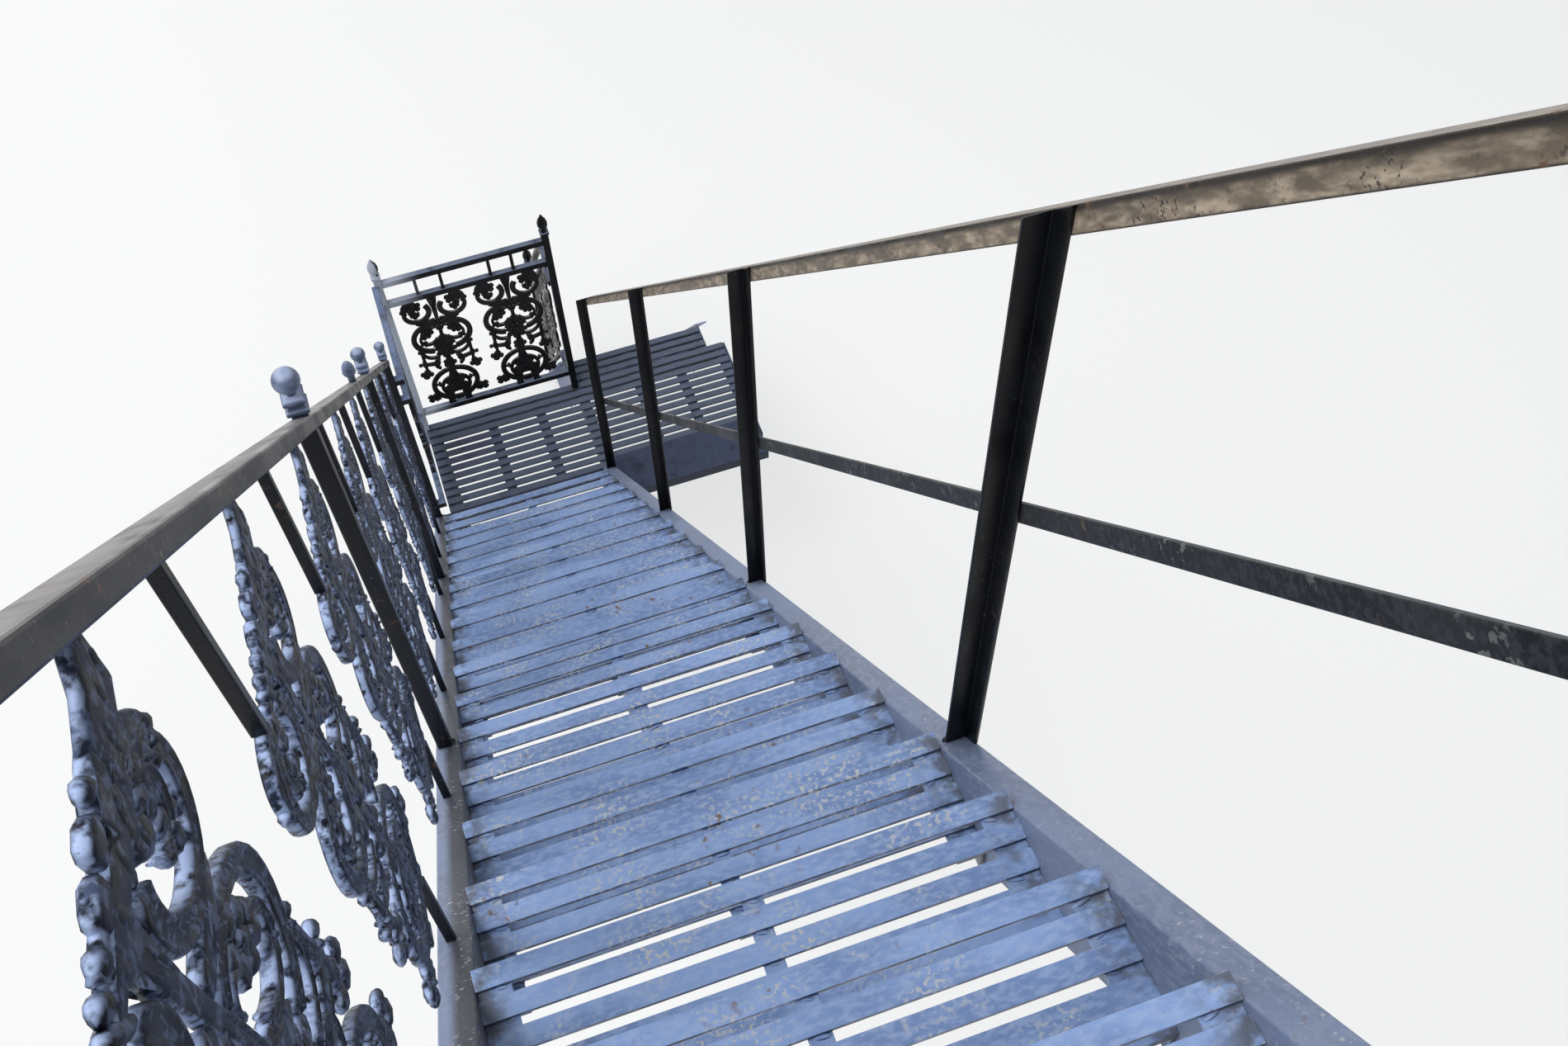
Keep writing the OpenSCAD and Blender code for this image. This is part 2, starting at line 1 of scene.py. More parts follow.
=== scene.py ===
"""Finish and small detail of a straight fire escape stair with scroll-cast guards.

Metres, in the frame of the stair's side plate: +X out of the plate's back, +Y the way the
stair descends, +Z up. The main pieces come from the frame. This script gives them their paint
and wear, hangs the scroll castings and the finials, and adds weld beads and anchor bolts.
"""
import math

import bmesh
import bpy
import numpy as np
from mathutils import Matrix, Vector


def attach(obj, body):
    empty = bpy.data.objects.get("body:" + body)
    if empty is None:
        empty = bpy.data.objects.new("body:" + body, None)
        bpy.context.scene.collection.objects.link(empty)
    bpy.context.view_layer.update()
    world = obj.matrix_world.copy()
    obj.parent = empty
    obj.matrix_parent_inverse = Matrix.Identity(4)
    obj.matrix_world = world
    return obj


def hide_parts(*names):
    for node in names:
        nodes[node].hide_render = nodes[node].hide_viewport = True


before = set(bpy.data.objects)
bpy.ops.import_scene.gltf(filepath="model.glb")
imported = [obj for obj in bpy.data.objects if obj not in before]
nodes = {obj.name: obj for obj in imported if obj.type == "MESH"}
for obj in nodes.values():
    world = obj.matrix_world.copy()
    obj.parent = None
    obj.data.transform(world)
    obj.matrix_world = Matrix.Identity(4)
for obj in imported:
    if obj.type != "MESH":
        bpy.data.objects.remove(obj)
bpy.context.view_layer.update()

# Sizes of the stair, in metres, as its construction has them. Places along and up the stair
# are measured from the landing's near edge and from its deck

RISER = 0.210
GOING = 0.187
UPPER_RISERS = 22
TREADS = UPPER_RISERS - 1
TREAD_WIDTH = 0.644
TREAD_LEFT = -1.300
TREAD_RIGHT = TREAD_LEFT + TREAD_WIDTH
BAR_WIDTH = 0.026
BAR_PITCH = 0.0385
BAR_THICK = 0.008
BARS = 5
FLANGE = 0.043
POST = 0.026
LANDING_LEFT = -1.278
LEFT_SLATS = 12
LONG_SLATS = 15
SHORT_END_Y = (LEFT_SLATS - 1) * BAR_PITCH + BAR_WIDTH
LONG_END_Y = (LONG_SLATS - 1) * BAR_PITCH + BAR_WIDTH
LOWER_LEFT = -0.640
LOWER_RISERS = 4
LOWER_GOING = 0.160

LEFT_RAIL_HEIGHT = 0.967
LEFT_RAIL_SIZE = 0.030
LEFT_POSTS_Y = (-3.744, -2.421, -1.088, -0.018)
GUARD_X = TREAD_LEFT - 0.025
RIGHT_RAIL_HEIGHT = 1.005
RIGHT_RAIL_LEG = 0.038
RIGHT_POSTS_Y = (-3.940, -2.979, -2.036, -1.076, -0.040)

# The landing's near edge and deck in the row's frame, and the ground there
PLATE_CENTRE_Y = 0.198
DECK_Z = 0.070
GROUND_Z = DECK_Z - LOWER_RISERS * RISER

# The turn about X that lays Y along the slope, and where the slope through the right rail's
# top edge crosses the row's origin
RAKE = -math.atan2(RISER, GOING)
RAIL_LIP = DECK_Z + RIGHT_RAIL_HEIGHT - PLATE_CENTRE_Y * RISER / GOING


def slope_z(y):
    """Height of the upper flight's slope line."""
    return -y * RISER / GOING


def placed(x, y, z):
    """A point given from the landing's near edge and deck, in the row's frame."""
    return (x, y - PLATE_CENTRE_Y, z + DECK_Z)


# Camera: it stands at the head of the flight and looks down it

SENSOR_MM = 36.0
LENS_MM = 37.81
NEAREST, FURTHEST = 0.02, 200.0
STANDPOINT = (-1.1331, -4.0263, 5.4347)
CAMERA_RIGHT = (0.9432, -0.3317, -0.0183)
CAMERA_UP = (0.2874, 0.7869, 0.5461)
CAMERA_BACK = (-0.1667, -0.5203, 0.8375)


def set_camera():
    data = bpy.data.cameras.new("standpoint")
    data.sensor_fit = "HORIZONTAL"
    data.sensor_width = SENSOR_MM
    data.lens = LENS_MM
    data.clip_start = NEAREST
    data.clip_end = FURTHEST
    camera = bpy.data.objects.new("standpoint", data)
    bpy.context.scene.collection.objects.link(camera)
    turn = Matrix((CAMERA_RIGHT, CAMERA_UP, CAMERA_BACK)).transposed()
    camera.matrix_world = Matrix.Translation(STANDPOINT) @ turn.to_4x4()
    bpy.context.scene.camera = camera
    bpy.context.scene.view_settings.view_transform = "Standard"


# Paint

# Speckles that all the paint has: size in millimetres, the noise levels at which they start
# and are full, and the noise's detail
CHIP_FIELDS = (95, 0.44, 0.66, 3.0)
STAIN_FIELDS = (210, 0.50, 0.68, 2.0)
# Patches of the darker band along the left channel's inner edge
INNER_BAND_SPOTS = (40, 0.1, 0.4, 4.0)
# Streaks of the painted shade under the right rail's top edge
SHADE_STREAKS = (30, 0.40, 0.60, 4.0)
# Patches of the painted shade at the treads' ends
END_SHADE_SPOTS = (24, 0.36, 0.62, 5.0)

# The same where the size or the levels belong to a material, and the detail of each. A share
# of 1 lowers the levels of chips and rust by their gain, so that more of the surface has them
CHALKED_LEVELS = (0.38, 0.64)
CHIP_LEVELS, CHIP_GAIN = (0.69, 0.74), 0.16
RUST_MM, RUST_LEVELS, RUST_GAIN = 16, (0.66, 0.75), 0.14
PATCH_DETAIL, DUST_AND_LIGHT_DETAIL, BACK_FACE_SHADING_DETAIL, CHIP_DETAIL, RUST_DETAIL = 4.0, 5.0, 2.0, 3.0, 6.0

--

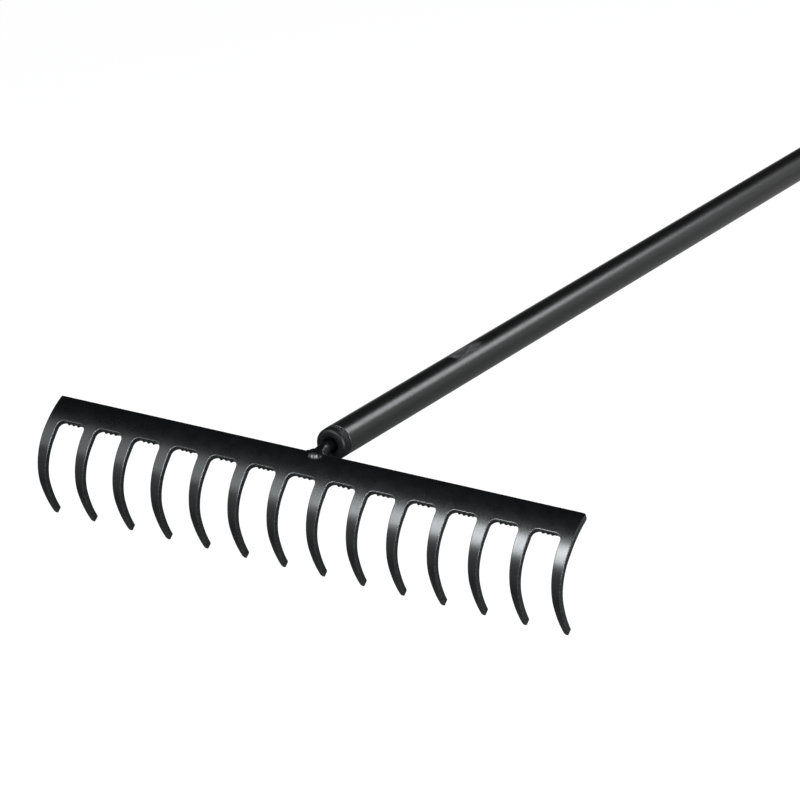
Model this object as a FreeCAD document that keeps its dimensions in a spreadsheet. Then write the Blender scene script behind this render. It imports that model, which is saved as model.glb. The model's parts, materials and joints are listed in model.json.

...

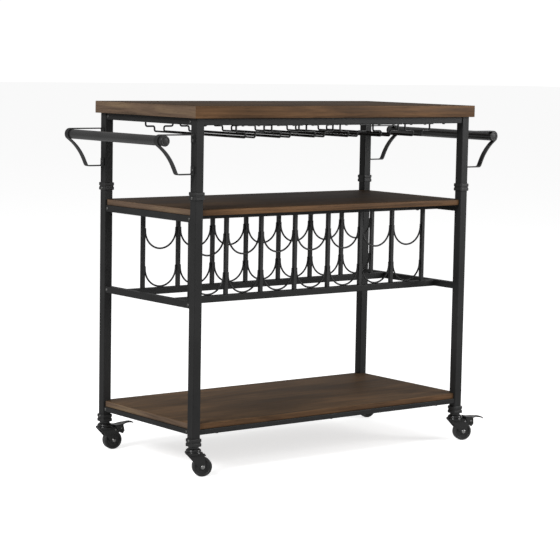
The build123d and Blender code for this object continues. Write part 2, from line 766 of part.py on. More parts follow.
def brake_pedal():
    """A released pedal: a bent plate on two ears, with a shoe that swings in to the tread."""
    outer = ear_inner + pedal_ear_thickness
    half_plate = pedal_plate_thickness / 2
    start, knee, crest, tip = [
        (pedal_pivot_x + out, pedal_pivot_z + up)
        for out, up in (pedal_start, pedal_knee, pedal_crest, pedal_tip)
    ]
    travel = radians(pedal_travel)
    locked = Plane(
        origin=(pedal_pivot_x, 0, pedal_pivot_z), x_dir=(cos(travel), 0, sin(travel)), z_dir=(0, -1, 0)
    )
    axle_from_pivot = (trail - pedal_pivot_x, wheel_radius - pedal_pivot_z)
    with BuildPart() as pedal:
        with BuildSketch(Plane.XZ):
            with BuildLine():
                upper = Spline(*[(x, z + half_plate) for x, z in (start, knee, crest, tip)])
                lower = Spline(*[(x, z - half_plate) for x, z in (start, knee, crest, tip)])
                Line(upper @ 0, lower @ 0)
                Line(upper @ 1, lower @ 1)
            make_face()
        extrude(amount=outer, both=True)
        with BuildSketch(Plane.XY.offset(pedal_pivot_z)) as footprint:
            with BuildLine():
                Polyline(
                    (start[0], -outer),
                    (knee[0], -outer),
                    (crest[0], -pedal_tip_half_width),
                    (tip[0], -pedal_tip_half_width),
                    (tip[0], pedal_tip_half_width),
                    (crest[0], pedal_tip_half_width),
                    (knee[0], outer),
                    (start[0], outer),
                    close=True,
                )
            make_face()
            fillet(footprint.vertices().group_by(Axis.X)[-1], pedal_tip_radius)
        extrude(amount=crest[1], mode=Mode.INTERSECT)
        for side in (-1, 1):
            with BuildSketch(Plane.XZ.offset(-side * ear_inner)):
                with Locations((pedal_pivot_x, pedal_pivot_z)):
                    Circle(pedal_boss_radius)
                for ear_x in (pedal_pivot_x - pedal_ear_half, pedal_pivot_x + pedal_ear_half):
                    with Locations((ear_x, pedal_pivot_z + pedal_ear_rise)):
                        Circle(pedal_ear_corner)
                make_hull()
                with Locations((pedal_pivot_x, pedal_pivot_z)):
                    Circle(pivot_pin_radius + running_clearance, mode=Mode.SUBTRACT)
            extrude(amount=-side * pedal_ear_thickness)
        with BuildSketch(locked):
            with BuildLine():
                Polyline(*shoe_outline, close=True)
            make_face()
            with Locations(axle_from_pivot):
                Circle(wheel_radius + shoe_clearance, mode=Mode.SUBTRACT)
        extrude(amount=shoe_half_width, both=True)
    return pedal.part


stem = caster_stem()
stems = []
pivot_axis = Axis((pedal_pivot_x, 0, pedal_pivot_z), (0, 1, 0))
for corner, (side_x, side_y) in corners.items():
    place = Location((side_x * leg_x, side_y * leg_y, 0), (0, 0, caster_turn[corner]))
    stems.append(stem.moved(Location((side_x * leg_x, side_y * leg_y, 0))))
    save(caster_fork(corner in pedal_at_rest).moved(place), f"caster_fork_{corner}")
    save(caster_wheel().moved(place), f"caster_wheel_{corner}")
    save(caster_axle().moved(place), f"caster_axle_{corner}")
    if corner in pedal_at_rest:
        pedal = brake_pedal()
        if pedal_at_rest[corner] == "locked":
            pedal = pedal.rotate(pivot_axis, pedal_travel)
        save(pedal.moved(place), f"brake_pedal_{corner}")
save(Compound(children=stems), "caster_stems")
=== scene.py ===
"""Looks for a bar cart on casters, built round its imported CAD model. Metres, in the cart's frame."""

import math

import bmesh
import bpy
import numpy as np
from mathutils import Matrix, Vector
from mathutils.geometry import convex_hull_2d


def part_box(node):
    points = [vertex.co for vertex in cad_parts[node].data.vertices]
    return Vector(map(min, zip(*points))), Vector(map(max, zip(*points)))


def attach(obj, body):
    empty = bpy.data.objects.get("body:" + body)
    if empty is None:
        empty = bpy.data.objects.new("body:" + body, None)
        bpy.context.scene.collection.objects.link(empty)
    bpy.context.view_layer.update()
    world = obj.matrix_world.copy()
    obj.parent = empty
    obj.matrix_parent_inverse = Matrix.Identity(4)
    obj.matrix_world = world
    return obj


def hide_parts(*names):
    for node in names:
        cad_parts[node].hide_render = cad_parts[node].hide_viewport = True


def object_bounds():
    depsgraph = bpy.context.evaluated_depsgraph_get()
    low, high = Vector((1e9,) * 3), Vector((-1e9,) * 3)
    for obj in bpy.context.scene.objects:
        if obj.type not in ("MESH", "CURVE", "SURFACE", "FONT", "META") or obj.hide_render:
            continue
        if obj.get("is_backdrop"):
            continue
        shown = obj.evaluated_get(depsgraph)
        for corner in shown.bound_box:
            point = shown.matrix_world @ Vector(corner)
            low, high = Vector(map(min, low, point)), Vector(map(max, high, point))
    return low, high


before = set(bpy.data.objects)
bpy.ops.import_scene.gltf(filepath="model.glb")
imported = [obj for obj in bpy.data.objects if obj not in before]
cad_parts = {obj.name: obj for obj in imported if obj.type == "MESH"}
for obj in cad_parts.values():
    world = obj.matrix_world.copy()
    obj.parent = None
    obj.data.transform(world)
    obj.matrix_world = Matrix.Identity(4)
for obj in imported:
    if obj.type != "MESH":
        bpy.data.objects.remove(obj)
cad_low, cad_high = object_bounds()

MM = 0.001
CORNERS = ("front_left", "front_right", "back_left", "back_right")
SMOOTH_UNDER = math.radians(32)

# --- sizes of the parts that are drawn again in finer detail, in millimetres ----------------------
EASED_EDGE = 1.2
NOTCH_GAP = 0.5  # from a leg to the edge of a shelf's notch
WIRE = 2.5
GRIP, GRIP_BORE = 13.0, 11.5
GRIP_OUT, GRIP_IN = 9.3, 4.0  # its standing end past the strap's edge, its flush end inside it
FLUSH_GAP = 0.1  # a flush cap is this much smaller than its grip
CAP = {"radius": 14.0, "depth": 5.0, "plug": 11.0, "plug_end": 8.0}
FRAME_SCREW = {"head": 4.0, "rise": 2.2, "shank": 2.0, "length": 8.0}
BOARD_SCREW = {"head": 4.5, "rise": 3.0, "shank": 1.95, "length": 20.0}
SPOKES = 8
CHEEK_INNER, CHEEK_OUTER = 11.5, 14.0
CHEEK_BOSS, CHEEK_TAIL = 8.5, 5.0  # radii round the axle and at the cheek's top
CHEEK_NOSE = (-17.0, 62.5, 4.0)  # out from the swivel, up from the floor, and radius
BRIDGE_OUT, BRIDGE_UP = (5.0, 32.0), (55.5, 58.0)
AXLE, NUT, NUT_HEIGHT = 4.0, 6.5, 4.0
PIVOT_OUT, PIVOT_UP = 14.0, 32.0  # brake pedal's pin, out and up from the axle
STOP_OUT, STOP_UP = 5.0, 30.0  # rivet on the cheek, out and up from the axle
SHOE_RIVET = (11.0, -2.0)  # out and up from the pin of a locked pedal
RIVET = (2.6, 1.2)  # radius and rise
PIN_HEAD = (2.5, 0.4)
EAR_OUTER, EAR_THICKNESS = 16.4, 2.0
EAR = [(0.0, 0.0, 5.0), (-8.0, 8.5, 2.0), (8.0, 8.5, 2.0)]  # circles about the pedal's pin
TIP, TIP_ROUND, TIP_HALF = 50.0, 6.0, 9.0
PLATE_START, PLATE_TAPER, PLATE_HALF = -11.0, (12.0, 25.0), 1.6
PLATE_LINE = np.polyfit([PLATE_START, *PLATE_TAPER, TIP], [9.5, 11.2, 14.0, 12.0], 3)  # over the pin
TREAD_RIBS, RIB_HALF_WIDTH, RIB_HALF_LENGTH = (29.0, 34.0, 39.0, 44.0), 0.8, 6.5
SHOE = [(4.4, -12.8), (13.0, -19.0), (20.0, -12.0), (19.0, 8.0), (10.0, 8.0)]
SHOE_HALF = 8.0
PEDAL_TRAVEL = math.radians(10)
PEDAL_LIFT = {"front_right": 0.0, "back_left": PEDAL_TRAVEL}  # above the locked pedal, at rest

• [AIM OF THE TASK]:
Return only the part of the records above that opens with the line containing "stem = caster_stem()" and closes with the line containing "if obj.type not", ends included.

• [RESPONSE]:
stem = caster_stem()
stems = []
pivot_axis = Axis((pedal_pivot_x, 0, pedal_pivot_z), (0, 1, 0))
for corner, (side_x, side_y) in corners.items():
    place = Location((side_x * leg_x, side_y * leg_y, 0), (0, 0, caster_turn[corner]))
    stems.append(stem.moved(Location((side_x * leg_x, side_y * leg_y, 0))))
    save(caster_fork(corner in pedal_at_rest).moved(place), f"caster_fork_{corner}")
    save(caster_wheel().moved(place), f"caster_wheel_{corner}")
    save(caster_axle().moved(place), f"caster_axle_{corner}")
    if corner in pedal_at_rest:
        pedal = brake_pedal()
        if pedal_at_rest[corner] == "locked":
            pedal = pedal.rotate(pivot_axis, pedal_travel)
        save(pedal.moved(place), f"brake_pedal_{corner}")
save(Compound(children=stems), "caster_stems")
=== scene.py ===
"""Looks for a bar cart on casters, built round its imported CAD model. Metres, in the cart's frame."""

import math

import bmesh
import bpy
import numpy as np
from mathutils import Matrix, Vector
from mathutils.geometry import convex_hull_2d


def part_box(node):
    points = [vertex.co for vertex in cad_parts[node].data.vertices]
    return Vector(map(min, zip(*points))), Vector(map(max, zip(*points)))


def attach(obj, body):
    empty = bpy.data.objects.get("body:" + body)
    if empty is None:
        empty = bpy.data.objects.new("body:" + body, None)
        bpy.context.scene.collection.objects.link(empty)
    bpy.context.view_layer.update()
    world = obj.matrix_world.copy()
    obj.parent = empty
    obj.matrix_parent_inverse = Matrix.Identity(4)
    obj.matrix_world = world
    return obj


def hide_parts(*names):
    for node in names:
        cad_parts[node].hide_render = cad_parts[node].hide_viewport = True


def object_bounds():
    depsgraph = bpy.context.evaluated_depsgraph_get()
    low, high = Vector((1e9,) * 3), Vector((-1e9,) * 3)
    for obj in bpy.context.scene.objects:
        if obj.type not in ("MESH", "CURVE", "SURFACE", "FONT", "META") or obj.hide_render:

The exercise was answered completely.